Hard to quantify the effects of the ban,,,every category of revenue/tax is/was down. The ban just went into effect nov 10th right? knowing how revenue is reported, they have negligable to zero facts yet to claim disaster due to the ban.

Duffer said...

Bob - thanks for the reality check; referral advocates should have written a proposal exactly like the wording of 1253 - bet that would have passed.

Taco . . . not a constitutional law expert here, but then again, we apparently don't have enough on the bench(es) these days either. Activism - from competing political interests.

The referral vote reflects the will of the electorate. Is it a nanny-state move? When you view it within the context of citizens weary of government intervention in their personal lives, yes, I feel your pain. But your state legislature responded to public interest and medical research, and the voters affirmed it. It is now law, via a process allowed by the Constitution.

I still maintain the referral should have been worded to reflect #1253. I believe it would have passed. The legislature is going to have a tough time disfiguring a referred measure - so soon.

waitnc said...

you cant change the wording of a "referred law" I think you are refering to an initiated measure. The smoking issue was a "referred" to a vote of the people. Medical marijuana was an initiated measure.

taco said...

Duffer: I concede the smoking ban is probably constitutional as part of South Dakota's police powers. Although if I'm a casino owner forced out of business because of the ban - it sure is going to seem as if the state took something from me for which I ought to be entitled just compensation.

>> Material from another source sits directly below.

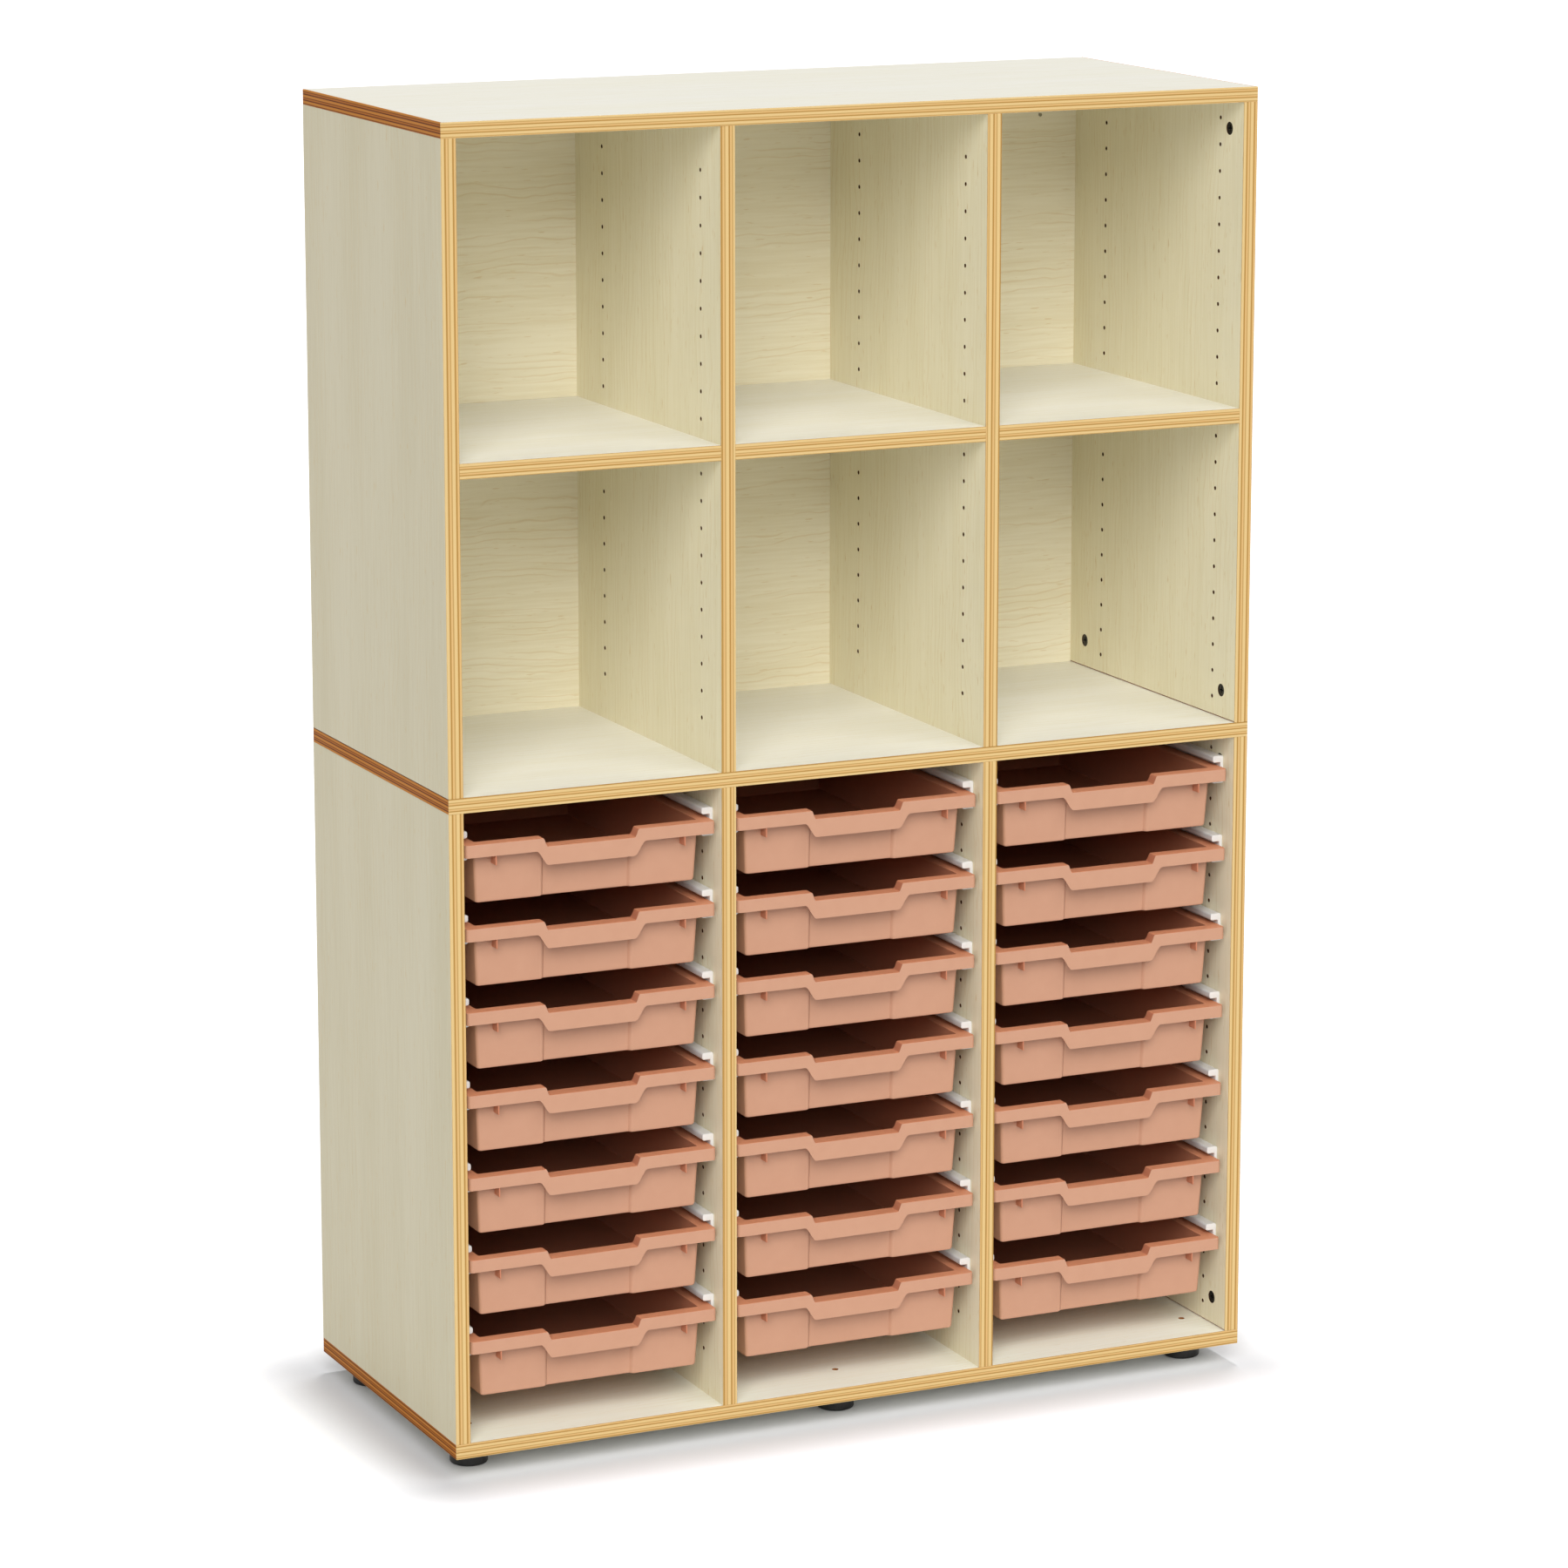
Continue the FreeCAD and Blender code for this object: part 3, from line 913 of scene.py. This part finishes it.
def give_wall(tray, low):
    """Eases the sheet's upper edges and gives the sheet its wall, towards the inside of the plastic."""
    lowest_bend = low.z + 0.02
    level_within = 0.004
    bent = math.radians(60)

    def floor_facing_down(face):
        return face.calc_center_median().z < low.z + tray_wall + hair and face.normal.z < -0.9

    def upper_bend(edge):
        first, second = (v.co.z for v in edge.verts)
        if edge.is_boundary or len(edge.link_faces) != 2:
            return False
        return edge.calc_face_angle(0) > bent and first > lowest_bend and abs(first - second) < level_within
    bpy.ops.mesh.select_all(action="SELECT")
    bpy.ops.mesh.normals_make_consistent(inside=False)
    bpy.ops.mesh.select_mode(type="FACE")
    choose(tray, "faces", floor_facing_down)
    if any(f.select for f in bmesh.from_edit_mesh(tray.data).faces):
        bpy.ops.mesh.select_all(action="SELECT")
        bpy.ops.mesh.flip_normals()
    bpy.ops.mesh.select_mode(type="EDGE")
    choose(tray, "edges", upper_bend)
    bpy.ops.mesh.bevel(offset=soft_edge, segments=2, affect="EDGES")
    rest_selection()
    apply_modifier(tray, "SOLIDIFY", thickness=tray_wall, offset=-1, use_even_offset=True,
                   use_quality_normals=True)


def front_rib(x, low, high):
    """One thin rib under the rim, from the skirt to the front wall."""
    rib = new_block("rib", (x - rib_thickness / 2, low.y + tray_wall / 2, high.z - rib_height),
                    (x + rib_thickness / 2, low.y + front_top_width - rib_ease, high.z - tray_wall / 2))
    apply_modifier(rib, "BEVEL", width=rib_ease, segments=1, limit_method="ANGLE")
    # The rib takes the deeper copy of the plastic: painted shade.
    finish_with(rib, tray_inside_painted_shade)
    return rib


def paint_tray_light_and_shade(tray, low, high):
    """Paints the rim's top with the brighter copy of the plastic and the faces turned inwards or up with the
    deeper one: painted light and painted shade.
    """
    centre = (low + high) / 2
    tray.data.materials.append(tray_rim_top_painted_light)
    lowest_rim_top = high.z - handle_dip - tray_wall / 2
    for face in tray.data.polygons:
        faces_up = face.normal.z > 0.8
        # above nought where the face looks towards the tray's middle
        inward = (centre.x - face.center.x) * face.normal.x + (centre.y - face.center.y) * face.normal.y
        if faces_up and face.center.z > lowest_rim_top:
            face.material_index = 2
        elif faces_up or inward > 0.01:
            face.material_index = 1


def model_tray(low, high):
    """One tray filling low to high: a sheet shaped as the outer skin, then given its wall and ribs."""
    centre = (low + high) / 2
    tray = rim_sheet(low, high)
    draw_well(tray, low, high)
    drop_skirt(tray)
    shape_handle(tray, low, high)
    give_wall(tray, low)
    finish_with(tray, tray_salmon)
    ribs = [front_rib(centre.x + side * rib_from_middle, low, high) for side in (-1, 1)]
    tray = join([tray] + ribs, "tray")
    smooth(tray)
    paint_tray_light_and_shade(tray, low, high)
    return tray


first_low, first_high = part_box("tray_left_1")
tray_model = model_tray(first_low, first_high)
for bay in ("left", "centre", "right"):
    for row in range(tray_rows):
        node = "tray_" + bay + "_" + str(row + 1)
        low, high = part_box(node)
        piece = copy_moved(tray_model, node + "_moulded", low - first_low)
        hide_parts(node)
        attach(piece, node)
rest_selection()
tray_model.select_set(True)
bpy.ops.object.delete()

# ---------------------------------------------------------------------------------------------
# The levelling feet: a black moulded pad on a steel screw with a socket for the key, which is
# put in from inside the cabinet through the hole above each foot.
pad_radius = 0.0225
pad_height = 0.018
pad_ease = 0.0025
collar_radius = 0.010
collar_height = 0.003
screw_radius = 0.004
socket_radius = 0.0022
socket_depth = 0.004
foot_ease = 0.0006

foot_black = speckled("black foot plastic", srgb(20, 20, 20), srgb(34, 33, 32),
                      grains_per_metre=300, rough=0.5, relief=0.15)
screw_steel = speckled("zinc-plated steel", srgb(150, 148, 142), srgb(186, 184, 178),
                       grains_per_metre=500, rough=0.35, relief=0.1, metallic=1.0)


def grow_up(foot, top_z, radius_now, radius, rise):
    """From the top face, steps in to a new radius and rises."""
    choose(foot, "faces", lambda f: f.normal.z > 0.9 and abs(f.calc_center_median().z - top_z) < hair)
    bpy.ops.mesh.inset(thickness=radius_now - radius, depth=0)
    bpy.ops.mesh.extrude_region_move(TRANSFORM_OT_translate={"value": (0, 0, rise)})
    bpy.ops.mesh.select_all(action="DESELECT")


def model_foot(low, high):
    """One foot, filling low to high."""
    centre = ((low.x + high.x) / 2, (low.y + high.y) / 2)
    foot = new_rod("foot", pad_radius, pad_height, (*centre, pad_height / 2), (0, 0, 0), sides=48)
    edit(foot, "FACE")
    grow_up(foot, pad_height, pad_radius, collar_radius, collar_height)
    collar_top = pad_height + collar_height
    grow_up(foot, collar_top, collar_radius, screw_radius, high.z - collar_top)
    grow_up(foot, high.z, screw_radius, socket_radius, -socket_depth)
    bpy.ops.mesh.select_mode(type="EDGE")
    choose(foot, "edges", lambda e: all(v.co.z < hair for v in e.verts))
    bpy.ops.mesh.bevel(offset=pad_ease, segments=4, affect="EDGES")
    bpy.ops.mesh.select_all(action="DESELECT")
    rest_selection()
    apply_modifier(foot, "BEVEL", width=foot_ease, segments=2, limit_method="ANGLE", angle_limit=sharp)
    smooth(foot)
    finish_with(foot, foot_black, screw_steel)
    for face in foot.data.polygons:
        reach = (Vector((face.center.x, face.center.y)) - Vector(centre)).length
        face.material_index = int(reach < screw_radius + 5 * hair and face.center.z > pad_height)
    return foot


for name in foot_names:
    node = "foot_" + name
    piece = model_foot(*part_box(node))
    piece.name = node + "_moulded"
    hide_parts(node)
    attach(piece, node)

# ---------------------------------------------------------------------------------------------
# The studio: a pale floor that runs to white, an even white fill all round, two broad soft lights
# before the cabinet and a smaller one overhead, and the camera to the left of the cabinet.
floor_size = 120
glow_distance = 0.16              # beyond the cabinet, where the floor has run to white
glow_strength = 0.55
fill_strength = 0.20              # of the light from all round
backdrop_strength = 0.80          # more of it, for what the camera sees
camera_tilt = 11.25               # degrees below level
camera_turn = 24.857              # degrees to the right

rest_selection()
bpy.ops.mesh.primitive_plane_add(size=floor_size, location=(0, 0, 0))
floor = bpy.context.object
floor.name = "studio_floor"
floor_white = bpy.data.materials.new("studio floor")
floor_white.use_nodes = True
tree = floor_white.node_tree
shader = tree.nodes["Principled BSDF"]
# The floor's slight blue is painted to cancel the warm light bounced onto it from the cabinet.
shader.inputs["Base Color"].default_value = (0.76, 0.76, 0.78, 1)
shader.inputs["Roughness"].default_value = 0.9
shader.inputs["Specular IOR Level"].default_value = 0.0
# The glow, seen only by camera and glossy rays, is nought at the cabinet's outline and full beyond
# glow_distance, so the floor near the base is painted darker: painted shade around the cabinet, added to its
# real shadow.
glow = place(tree, "ShaderNodeEmission")
where = place(tree, "ShaderNodeTexCoord")
unsigned = place(tree, "ShaderNodeVectorMath", operation="ABSOLUTE")
outside = place(tree, "ShaderNodeVectorMath", operation="SUBTRACT")
outside.inputs[1].default_value = (solids_high.x, solids_high.y, 0)
clear = place(tree, "ShaderNodeVectorMath", operation="MAXIMUM")
distance = place(tree, "ShaderNodeVectorMath", operation="LENGTH")
rise = place(tree, "ShaderNodeMapRange", interpolation_type="SMOOTHSTEP")
rise.inputs["From Max"].default_value = glow_distance
rise.inputs["To Min"].default_value = 0.0
rise.inputs["To Max"].default_value = glow_strength
tree.links.new(where.outputs["Object"], unsigned.inputs[0])
tree.links.new(unsigned.outputs[0], outside.inputs[0])
tree.links.new(outside.outputs[0], clear.inputs[0])
tree.links.new(clear.outputs[0], distance.inputs[0])
tree.links.new(distance.outputs["Value"], rise.inputs["Value"])
rays = place(tree, "ShaderNodeLightPath")
seen = place(tree, "ShaderNodeMath", operation="MAXIMUM")
tree.links.new(rays.outputs["Is Camera Ray"], seen.inputs[0])
tree.links.new(rays.outputs["Is Glossy Ray"], seen.inputs[1])
strength = place(tree, "ShaderNodeMath", operation="MULTIPLY")
tree.links.new(rise.outputs["Result"], strength.inputs[1])
tree.links.new(seen.outputs[0], strength.inputs[0])
tree.links.new(strength.outputs[0], glow.inputs["Strength"])
both = place(tree, "ShaderNodeAddShader")
tree.links.new(shader.outputs["BSDF"], both.inputs[0])
tree.links.new(glow.outputs["Emission"], both.inputs[1])
tree.links.new(both.outputs["Shader"], tree.nodes["Material Output"].inputs["Surface"])
floor.data.materials.append(floor_white)

world = bpy.data.worlds.new("studio")
bpy.context.scene.world = world
world.use_nodes = True
tree = world.node_tree
fill = tree.nodes["Background"]
fill.inputs["Color"].default_value = (1.0, 0.99, 0.97, 1)
rays = place(tree, "ShaderNodeLightPath")
white = place(tree, "ShaderNodeMath", operation="MULTIPLY_ADD")
white.inputs[1].default_value = backdrop_strength
white.inputs[2].default_value = fill_strength
tree.links.new(rays.outputs["Is Camera Ray"], white.inputs[0])
tree.links.new(white.outputs[0], fill.inputs["Strength"])


def far_light(name, strength, spread, towards):
    """A distant lamp shining one way; a wide spread, in degrees, softens its shadows."""
    lamp = bpy.data.lights.new(name, "SUN")
    lamp.energy = strength
    lamp.angle = math.radians(spread)
    light = bpy.data.objects.new(name, lamp)
    bpy.context.scene.collection.objects.link(light)
    light.rotation_euler = Vector(towards).to_track_quat("-Z", "Y").to_euler()


far_light("front softbox", strength=2.45, spread=40, towards=(0.345, 0.775, -0.53))
far_light("right softbox", strength=0.80, spread=35, towards=(-0.32, 0.56, -0.77))
far_light("overhead softbox", strength=0.92, spread=4, towards=(-0.06, -0.06, -1.58))

camera = bpy.data.cameras.new("camera")
camera.sensor_width = 36
camera.lens = 128.52
camera.shift_y = -0.07
camera.clip_end = 200
viewpoint = bpy.data.objects.new("camera", camera)
viewpoint.location = (-2.7802, -6.0083, 2.1925)
viewpoint.rotation_euler = (math.radians(90 - camera_tilt), 0, math.radians(-camera_turn))
bpy.context.scene.collection.objects.link(viewpoint)
bpy.context.scene.camera = viewpoint
bpy.context.scene.view_settings.view_transform = "Standard"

Most people don't care about government taking away rights from the individual and for the public good until they are the individual whose rights have been stripped by an unconstrained majority. Once that happens, they tend to hate what socialism has done to their liberty.

repete said...

Right or wrong and from a purely selfish point of view, I'm glad knowing that if I choose to go to the bar or casino, it'll be smoke free, but I know prohibition won't work for tobacco either.

waitnc said...

Just watched the budget address from Rounds (dec 7 2010). He mentioned the fact that revenues for the property tax reduction fund would decline because gaming revenue was down due to the smoking ban,,say what ? the ban started nov 10th and revenue is down 5 million because of a law that is less than 30 days old ? gimmee a break. Gaming revenue for FY 2010 is 2 million (rounded) less than FY 2008. Fiscal years end June 30th. Therefore the ban has had little to nothing to do with declining revenues/layoffs thus far. Casinos that are downsizing are just doing what every other business has had to do these last couple of years.

I'm not saying there wont be an effect, just that it isnt measurable yet and the blame game is starting a little early.

caheidelberger said...

waitnc: note also that sales tax revenue at eating and drinking establishments was up in November. The ban giveth, the ban taketh away.